## EXERCISE
The exercise asks you to copy every line below in which "bodies" appears.

## DATASET ROWS
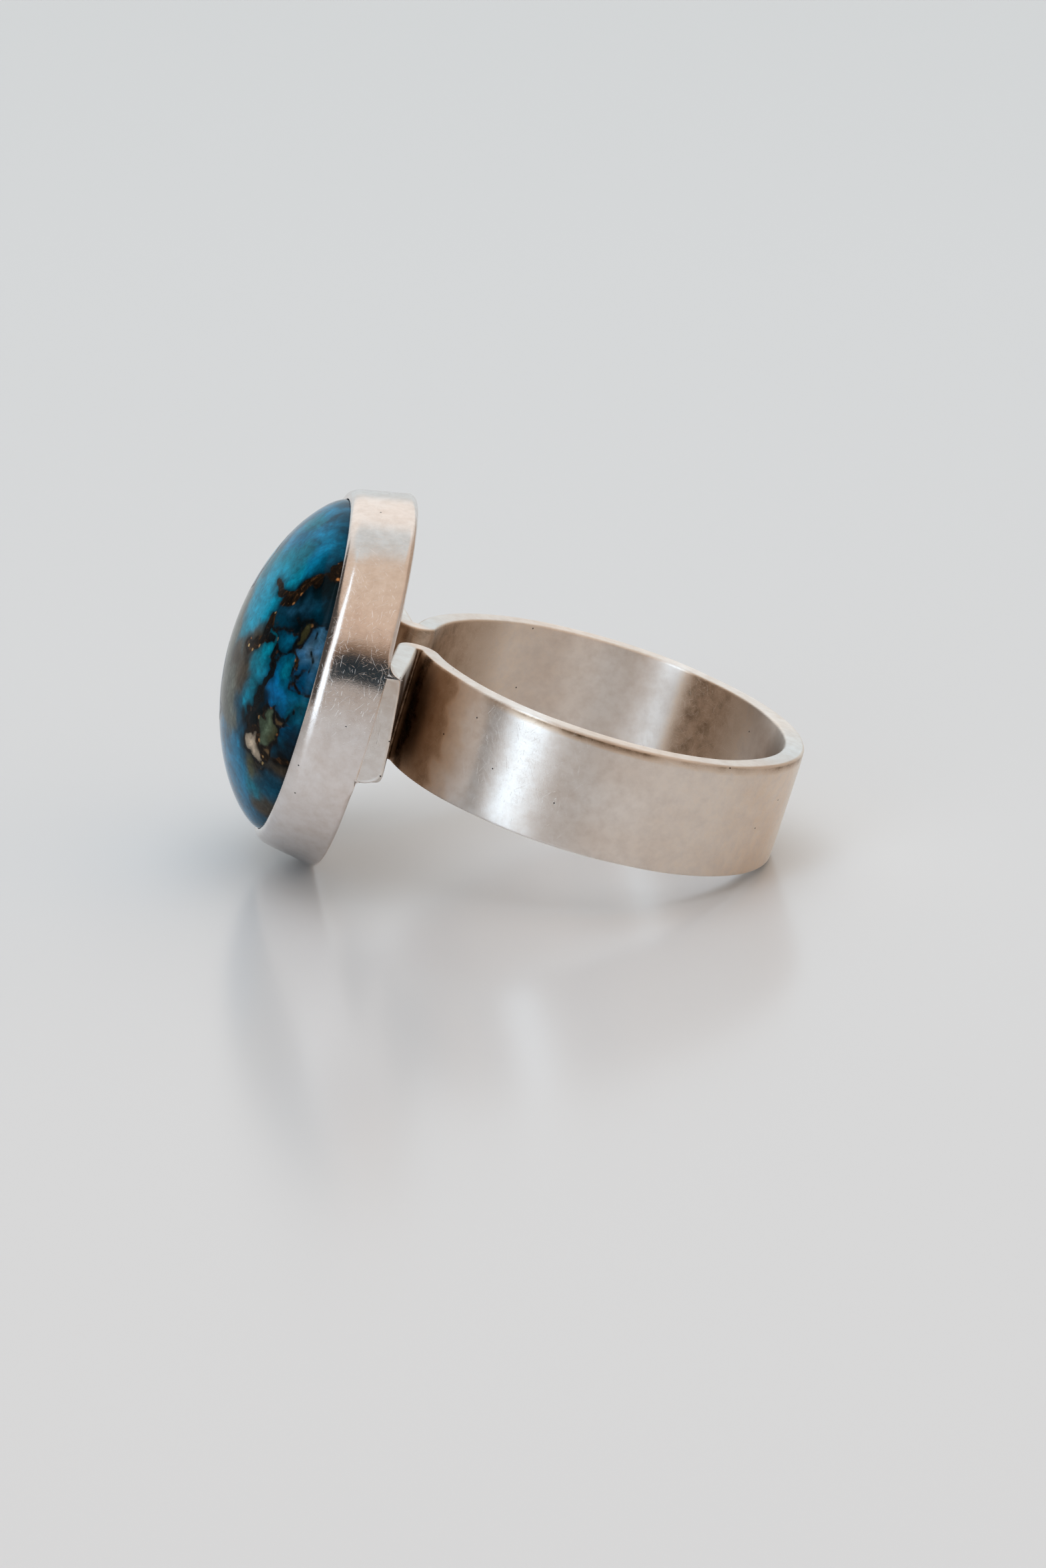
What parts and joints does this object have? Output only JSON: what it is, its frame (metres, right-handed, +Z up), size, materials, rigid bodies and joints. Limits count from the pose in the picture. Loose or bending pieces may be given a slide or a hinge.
---
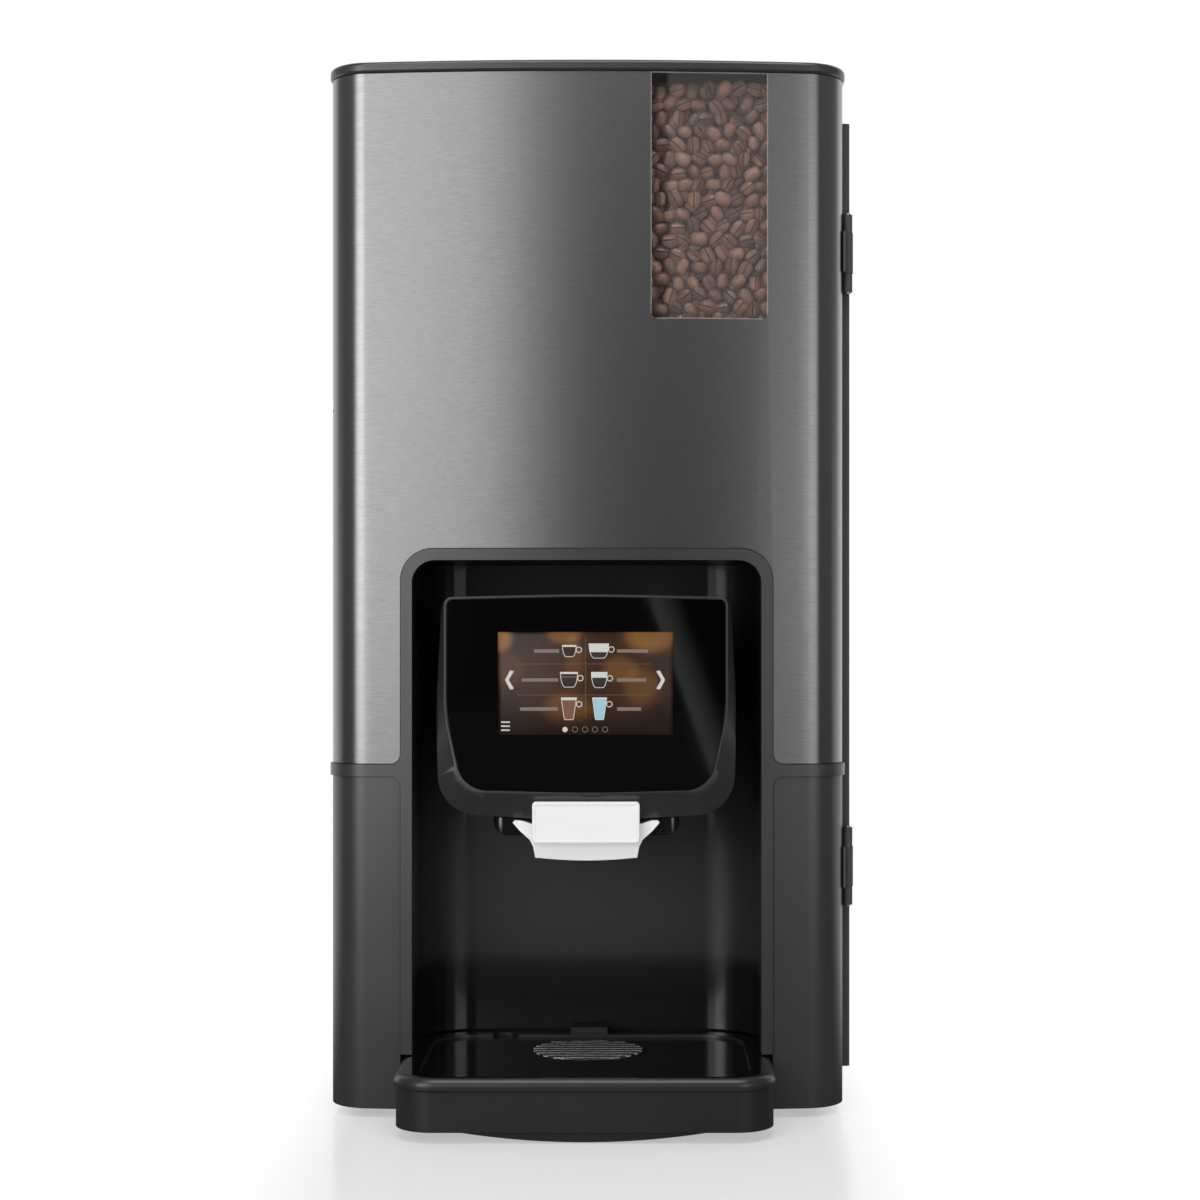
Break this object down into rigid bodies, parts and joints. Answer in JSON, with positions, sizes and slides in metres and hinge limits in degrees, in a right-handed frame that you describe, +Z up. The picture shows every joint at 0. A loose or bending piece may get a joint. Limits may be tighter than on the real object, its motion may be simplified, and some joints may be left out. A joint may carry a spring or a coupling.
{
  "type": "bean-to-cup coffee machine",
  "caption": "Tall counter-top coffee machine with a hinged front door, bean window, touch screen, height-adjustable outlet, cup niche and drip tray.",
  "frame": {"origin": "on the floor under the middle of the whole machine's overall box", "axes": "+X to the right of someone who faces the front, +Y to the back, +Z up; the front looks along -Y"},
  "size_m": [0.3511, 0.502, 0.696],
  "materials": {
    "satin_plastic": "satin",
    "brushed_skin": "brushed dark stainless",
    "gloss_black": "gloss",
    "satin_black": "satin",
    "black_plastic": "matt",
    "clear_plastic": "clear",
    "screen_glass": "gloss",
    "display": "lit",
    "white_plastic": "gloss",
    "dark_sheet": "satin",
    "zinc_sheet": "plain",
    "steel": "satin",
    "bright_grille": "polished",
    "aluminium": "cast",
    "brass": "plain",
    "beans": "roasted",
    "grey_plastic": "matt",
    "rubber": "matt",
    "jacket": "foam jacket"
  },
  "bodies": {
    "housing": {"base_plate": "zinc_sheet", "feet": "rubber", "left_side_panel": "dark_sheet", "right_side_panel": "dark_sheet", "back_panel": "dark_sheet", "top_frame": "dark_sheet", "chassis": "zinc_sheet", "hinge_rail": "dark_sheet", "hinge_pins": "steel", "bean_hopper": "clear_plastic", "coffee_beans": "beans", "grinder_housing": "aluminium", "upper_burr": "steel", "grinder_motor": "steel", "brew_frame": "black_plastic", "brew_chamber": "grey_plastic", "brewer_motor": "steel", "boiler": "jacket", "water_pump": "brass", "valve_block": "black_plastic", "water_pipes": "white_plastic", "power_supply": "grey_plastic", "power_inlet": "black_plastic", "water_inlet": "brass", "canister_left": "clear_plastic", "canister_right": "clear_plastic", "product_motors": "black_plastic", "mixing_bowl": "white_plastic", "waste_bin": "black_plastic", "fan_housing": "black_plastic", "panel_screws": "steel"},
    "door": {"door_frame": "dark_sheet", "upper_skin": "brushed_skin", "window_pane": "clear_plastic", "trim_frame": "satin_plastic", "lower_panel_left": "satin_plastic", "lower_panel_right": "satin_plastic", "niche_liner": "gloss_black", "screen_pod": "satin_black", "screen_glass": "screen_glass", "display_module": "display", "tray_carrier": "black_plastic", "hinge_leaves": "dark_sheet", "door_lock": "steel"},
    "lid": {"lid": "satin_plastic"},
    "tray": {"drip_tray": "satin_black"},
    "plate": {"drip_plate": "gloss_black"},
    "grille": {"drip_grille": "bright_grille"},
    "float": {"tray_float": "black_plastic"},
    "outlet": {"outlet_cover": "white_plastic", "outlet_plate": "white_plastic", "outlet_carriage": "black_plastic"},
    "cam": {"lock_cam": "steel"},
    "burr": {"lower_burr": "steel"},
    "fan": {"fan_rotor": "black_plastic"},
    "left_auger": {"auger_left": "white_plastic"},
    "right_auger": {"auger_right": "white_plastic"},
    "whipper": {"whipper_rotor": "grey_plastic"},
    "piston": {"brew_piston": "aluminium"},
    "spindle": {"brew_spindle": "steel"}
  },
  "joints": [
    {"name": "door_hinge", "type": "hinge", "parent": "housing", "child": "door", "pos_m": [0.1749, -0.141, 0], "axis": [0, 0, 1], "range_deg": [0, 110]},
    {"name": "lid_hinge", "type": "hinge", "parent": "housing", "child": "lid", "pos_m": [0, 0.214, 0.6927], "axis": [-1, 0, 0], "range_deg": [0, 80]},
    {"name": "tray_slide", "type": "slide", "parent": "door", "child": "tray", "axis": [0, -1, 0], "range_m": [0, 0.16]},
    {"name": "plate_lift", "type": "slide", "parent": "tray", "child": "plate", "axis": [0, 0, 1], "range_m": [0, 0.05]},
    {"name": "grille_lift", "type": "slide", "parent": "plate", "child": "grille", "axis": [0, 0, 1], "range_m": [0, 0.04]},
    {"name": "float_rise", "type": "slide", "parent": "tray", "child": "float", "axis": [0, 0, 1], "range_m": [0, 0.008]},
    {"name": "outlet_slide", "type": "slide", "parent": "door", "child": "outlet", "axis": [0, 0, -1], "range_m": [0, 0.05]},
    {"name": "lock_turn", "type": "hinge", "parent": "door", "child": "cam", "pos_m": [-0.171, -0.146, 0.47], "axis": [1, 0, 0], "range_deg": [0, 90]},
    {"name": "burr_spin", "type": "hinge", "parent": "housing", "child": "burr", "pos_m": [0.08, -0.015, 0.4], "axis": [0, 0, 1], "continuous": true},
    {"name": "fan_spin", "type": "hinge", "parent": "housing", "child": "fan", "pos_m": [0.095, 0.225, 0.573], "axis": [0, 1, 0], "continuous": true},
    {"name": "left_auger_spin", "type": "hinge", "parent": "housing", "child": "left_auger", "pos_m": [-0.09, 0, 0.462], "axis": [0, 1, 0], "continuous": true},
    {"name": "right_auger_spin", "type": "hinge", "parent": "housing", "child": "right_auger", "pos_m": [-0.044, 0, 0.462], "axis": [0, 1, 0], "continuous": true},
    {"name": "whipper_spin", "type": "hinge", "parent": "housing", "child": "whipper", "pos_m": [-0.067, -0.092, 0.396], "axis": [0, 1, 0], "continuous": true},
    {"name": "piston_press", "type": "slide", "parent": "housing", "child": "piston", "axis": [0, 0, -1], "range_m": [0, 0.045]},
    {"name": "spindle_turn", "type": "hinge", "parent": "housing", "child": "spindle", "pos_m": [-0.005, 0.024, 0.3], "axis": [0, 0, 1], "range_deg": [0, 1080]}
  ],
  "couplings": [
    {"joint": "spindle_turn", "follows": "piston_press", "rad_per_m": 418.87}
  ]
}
--
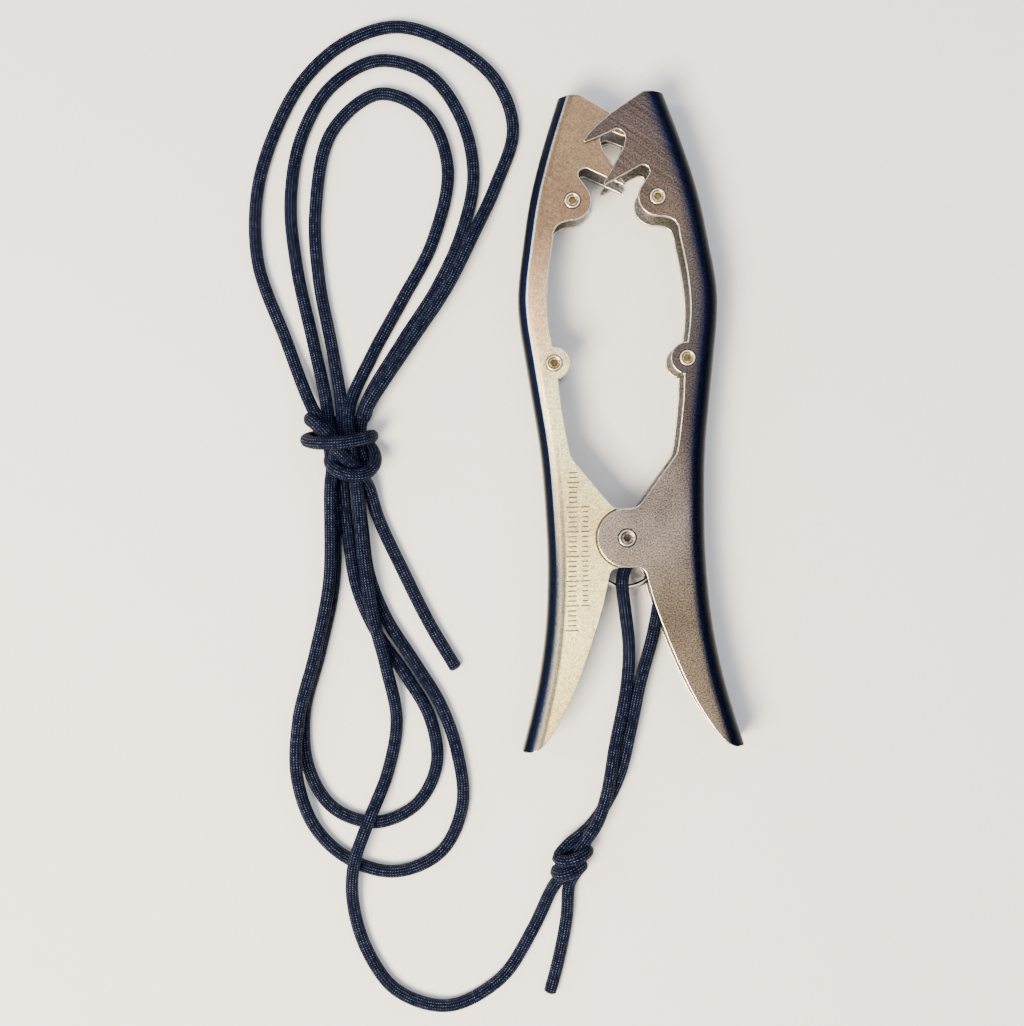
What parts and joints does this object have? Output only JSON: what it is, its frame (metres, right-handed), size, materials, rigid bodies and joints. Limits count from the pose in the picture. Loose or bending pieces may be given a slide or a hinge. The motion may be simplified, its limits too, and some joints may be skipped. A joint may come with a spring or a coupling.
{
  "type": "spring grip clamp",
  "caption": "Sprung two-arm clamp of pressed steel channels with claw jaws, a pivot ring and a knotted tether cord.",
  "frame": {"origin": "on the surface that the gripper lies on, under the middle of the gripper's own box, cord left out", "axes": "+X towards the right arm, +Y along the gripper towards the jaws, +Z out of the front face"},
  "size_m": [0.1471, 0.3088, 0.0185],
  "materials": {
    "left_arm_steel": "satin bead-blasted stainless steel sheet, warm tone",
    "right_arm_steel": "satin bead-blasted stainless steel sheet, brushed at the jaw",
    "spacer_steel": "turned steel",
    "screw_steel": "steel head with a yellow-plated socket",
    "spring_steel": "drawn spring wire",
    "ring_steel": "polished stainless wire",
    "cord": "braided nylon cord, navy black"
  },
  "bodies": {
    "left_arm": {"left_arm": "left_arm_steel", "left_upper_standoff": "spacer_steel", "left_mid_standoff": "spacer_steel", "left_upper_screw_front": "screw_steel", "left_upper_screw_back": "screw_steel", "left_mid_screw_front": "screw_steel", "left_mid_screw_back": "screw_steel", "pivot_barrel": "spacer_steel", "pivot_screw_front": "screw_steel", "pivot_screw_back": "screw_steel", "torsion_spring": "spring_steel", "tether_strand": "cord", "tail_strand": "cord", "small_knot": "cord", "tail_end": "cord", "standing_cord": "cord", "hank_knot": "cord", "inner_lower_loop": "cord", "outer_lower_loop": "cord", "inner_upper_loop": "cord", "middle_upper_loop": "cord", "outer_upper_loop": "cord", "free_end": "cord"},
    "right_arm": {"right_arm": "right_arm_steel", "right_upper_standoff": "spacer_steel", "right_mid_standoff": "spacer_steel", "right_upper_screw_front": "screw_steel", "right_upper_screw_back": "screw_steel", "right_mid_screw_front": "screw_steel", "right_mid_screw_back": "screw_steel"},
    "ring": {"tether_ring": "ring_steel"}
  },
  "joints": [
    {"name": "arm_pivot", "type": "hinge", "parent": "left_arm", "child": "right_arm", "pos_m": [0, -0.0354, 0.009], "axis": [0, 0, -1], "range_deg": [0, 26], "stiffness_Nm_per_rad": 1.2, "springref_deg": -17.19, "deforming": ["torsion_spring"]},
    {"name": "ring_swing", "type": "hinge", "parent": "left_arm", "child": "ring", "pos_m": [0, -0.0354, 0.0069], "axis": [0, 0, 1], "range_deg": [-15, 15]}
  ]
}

## TASK SOLUTION
What parts and joints does this object have? Output only JSON: what it is, its frame (metres, right-handed, +Z up), size, materials, rigid bodies and joints. Limits count from the pose in the picture. Loose or bending pieces may be given a slide or a hinge.
Break this object down into rigid bodies, parts and joints. Answer in JSON, with positions, sizes and slides in metres and hinge limits in degrees, in a right-handed frame that you describe, +Z up. The picture shows every joint at 0. A loose or bending piece may get a joint. Limits may be tighter than on the real object, its motion may be simplified, and some joints may be left out. A joint may carry a spring or a coupling.
  "bodies": {
What parts and joints does this object have? Output only JSON: what it is, its frame (metres, right-handed), size, materials, rigid bodies and joints. Limits count from the pose in the picture. Loose or bending pieces may be given a slide or a hinge. The motion may be simplified, its limits too, and some joints may be skipped. A joint may come with a spring or a coupling.
  "bodies": {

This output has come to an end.